--- Data for this exercise ---

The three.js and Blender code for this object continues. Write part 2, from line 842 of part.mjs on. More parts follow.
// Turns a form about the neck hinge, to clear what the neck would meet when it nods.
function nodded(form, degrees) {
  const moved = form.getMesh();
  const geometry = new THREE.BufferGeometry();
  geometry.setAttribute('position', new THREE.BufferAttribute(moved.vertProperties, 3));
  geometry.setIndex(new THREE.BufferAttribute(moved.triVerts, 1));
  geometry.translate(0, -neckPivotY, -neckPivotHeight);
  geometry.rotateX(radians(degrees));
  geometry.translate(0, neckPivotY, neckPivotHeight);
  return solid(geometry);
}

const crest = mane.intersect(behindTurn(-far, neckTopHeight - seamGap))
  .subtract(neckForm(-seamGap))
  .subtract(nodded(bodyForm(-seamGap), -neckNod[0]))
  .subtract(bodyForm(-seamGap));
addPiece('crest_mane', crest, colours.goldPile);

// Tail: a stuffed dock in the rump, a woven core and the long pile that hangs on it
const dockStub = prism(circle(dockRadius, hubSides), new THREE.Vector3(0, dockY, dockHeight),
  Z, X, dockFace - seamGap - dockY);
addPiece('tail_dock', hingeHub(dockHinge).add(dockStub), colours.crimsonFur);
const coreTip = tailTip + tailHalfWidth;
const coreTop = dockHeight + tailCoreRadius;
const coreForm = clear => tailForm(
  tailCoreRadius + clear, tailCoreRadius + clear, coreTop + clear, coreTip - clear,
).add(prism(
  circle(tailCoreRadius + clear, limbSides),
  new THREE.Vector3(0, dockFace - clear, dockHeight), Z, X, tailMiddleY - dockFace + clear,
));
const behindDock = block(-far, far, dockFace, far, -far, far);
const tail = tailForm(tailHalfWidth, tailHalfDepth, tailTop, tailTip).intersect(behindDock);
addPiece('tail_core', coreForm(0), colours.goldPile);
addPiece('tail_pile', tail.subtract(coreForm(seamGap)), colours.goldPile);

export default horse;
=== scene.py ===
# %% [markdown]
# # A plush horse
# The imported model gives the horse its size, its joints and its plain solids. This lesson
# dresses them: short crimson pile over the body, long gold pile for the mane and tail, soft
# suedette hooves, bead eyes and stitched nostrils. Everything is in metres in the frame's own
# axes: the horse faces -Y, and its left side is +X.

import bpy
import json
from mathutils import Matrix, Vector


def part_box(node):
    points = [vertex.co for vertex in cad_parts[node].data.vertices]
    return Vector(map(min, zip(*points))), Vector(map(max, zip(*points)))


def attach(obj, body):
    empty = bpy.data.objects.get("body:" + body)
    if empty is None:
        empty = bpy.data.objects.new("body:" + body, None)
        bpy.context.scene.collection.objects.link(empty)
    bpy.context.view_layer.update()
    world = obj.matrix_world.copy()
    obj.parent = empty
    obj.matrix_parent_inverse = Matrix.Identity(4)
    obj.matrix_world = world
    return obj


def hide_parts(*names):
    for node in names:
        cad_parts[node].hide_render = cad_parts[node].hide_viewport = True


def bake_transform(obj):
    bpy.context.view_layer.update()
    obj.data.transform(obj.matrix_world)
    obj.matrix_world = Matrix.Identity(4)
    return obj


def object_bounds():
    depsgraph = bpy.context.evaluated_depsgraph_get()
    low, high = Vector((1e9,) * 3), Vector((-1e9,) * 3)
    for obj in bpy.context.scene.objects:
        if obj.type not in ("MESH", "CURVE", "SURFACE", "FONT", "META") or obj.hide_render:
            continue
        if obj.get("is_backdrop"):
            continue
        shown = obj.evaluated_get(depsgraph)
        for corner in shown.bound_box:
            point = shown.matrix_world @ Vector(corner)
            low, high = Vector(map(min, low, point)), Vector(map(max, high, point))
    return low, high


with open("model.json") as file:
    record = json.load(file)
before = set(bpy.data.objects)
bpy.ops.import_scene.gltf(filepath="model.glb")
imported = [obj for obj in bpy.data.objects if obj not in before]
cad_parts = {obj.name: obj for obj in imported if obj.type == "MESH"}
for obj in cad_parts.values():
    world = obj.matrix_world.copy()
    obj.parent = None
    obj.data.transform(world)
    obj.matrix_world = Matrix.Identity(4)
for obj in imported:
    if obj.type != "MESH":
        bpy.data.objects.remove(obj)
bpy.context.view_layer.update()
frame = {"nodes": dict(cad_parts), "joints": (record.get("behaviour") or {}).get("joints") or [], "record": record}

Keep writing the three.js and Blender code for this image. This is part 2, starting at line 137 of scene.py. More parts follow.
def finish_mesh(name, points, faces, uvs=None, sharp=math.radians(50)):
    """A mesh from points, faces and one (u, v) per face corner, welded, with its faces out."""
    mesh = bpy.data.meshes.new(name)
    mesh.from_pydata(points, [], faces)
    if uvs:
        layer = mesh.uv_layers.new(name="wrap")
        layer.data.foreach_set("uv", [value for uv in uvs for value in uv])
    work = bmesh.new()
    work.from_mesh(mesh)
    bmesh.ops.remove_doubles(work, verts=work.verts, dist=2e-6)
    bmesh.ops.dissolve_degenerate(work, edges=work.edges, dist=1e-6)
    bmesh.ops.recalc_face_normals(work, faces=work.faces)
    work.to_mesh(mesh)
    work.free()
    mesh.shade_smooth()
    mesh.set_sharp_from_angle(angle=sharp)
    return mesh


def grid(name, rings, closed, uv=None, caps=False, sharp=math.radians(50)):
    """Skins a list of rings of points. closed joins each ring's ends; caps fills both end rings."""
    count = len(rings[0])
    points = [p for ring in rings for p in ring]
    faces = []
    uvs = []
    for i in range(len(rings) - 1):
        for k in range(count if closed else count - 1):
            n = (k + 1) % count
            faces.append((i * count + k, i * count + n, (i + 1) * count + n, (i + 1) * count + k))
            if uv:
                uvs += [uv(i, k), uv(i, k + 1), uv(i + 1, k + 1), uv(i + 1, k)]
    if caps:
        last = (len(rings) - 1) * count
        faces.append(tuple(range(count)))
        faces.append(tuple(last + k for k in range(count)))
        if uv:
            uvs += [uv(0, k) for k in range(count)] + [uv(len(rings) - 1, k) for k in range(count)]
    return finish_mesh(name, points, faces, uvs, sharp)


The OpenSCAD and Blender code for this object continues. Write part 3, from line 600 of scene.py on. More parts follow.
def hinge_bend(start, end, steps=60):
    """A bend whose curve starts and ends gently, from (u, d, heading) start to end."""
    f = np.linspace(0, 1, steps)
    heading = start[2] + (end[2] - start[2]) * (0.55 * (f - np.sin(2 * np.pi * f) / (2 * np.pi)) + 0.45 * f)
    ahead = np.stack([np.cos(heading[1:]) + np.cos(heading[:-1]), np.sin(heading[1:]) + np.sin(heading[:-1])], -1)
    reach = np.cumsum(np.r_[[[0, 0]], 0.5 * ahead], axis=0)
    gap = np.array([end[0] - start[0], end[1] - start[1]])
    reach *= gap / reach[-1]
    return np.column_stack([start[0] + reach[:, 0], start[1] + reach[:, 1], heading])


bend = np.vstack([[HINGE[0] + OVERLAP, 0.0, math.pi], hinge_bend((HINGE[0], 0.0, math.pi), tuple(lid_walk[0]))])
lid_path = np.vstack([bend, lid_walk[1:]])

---

### Required task
Quote word for word every line from the one that has "hangs on it" through the one that has "obj.matrix_parent_inverse = Matrix.Identity(4)".

### Exercise solution
// Tail: a stuffed dock in the rump, a woven core and the long pile that hangs on it
const dockStub = prism(circle(dockRadius, hubSides), new THREE.Vector3(0, dockY, dockHeight),
  Z, X, dockFace - seamGap - dockY);
addPiece('tail_dock', hingeHub(dockHinge).add(dockStub), colours.crimsonFur);
const coreTip = tailTip + tailHalfWidth;
const coreTop = dockHeight + tailCoreRadius;
const coreForm = clear => tailForm(
  tailCoreRadius + clear, tailCoreRadius + clear, coreTop + clear, coreTip - clear,
).add(prism(
  circle(tailCoreRadius + clear, limbSides),
  new THREE.Vector3(0, dockFace - clear, dockHeight), Z, X, tailMiddleY - dockFace + clear,
));
const behindDock = block(-far, far, dockFace, far, -far, far);
const tail = tailForm(tailHalfWidth, tailHalfDepth, tailTop, tailTip).intersect(behindDock);
addPiece('tail_core', coreForm(0), colours.goldPile);
addPiece('tail_pile', tail.subtract(coreForm(seamGap)), colours.goldPile);

export default horse;
=== scene.py ===
# %% [markdown]
# # A plush horse
# The imported model gives the horse its size, its joints and its plain solids. This lesson
# dresses them: short crimson pile over the body, long gold pile for the mane and tail, soft
# suedette hooves, bead eyes and stitched nostrils. Everything is in metres in the frame's own
# axes: the horse faces -Y, and its left side is +X.

import bpy
import json
from mathutils import Matrix, Vector


def part_box(node):
    points = [vertex.co for vertex in cad_parts[node].data.vertices]
    return Vector(map(min, zip(*points))), Vector(map(max, zip(*points)))


def attach(obj, body):
    empty = bpy.data.objects.get("body:" + body)
    if empty is None:
        empty = bpy.data.objects.new("body:" + body, None)
        bpy.context.scene.collection.objects.link(empty)
    bpy.context.view_layer.update()
    world = obj.matrix_world.copy()
    obj.parent = empty
    obj.matrix_parent_inverse = Matrix.Identity(4)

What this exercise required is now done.